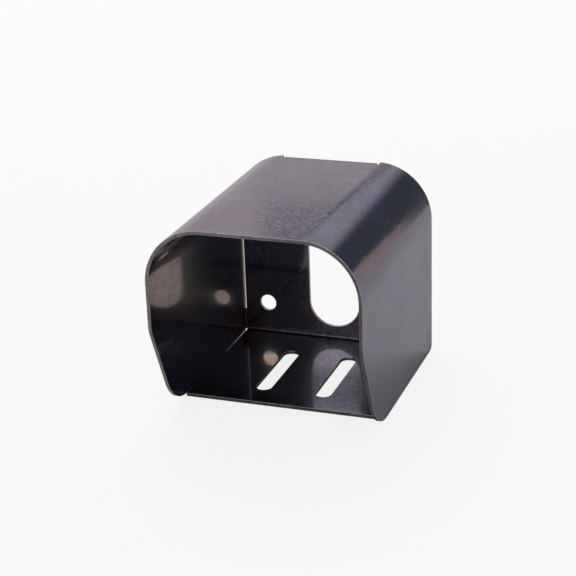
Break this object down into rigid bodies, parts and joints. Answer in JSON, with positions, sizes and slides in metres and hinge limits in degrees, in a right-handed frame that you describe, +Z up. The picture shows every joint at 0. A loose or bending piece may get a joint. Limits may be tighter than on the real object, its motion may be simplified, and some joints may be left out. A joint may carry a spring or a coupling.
{
  "type": "camera housing",
  "caption": "Folded sheet-steel camera hood with rounded shoulders, an open front, a slotted floor, and a back with a screw hole and a cable opening.",
  "frame": {"origin": "centre of the object's footprint, at the underside of the floor plate", "axes": "+Z up, -Y out of the open front, +Y out of the back, +X to the right as seen from the front"},
  "size_m": [0.09, 0.1032, 0.0864],
  "materials": {
    "steel": "bare cold-rolled sheet, dark semi-mirror"
  },
  "bodies": {
    "root": {"housing": "steel"}
  },
  "joints": []
}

::::

**Exercise details**
List each line in the listing that contains the string "joints".

**Solution**
Break this object down into rigid bodies, parts and joints. Answer in JSON, with positions, sizes and slides in metres and hinge limits in degrees, in a right-handed frame that you describe, +Z up. The picture shows every joint at 0. A loose or bending piece may get a joint. Limits may be tighter than on the real object, its motion may be simplified, and some joints may be left out. A joint may carry a spring or a coupling.
  "joints": []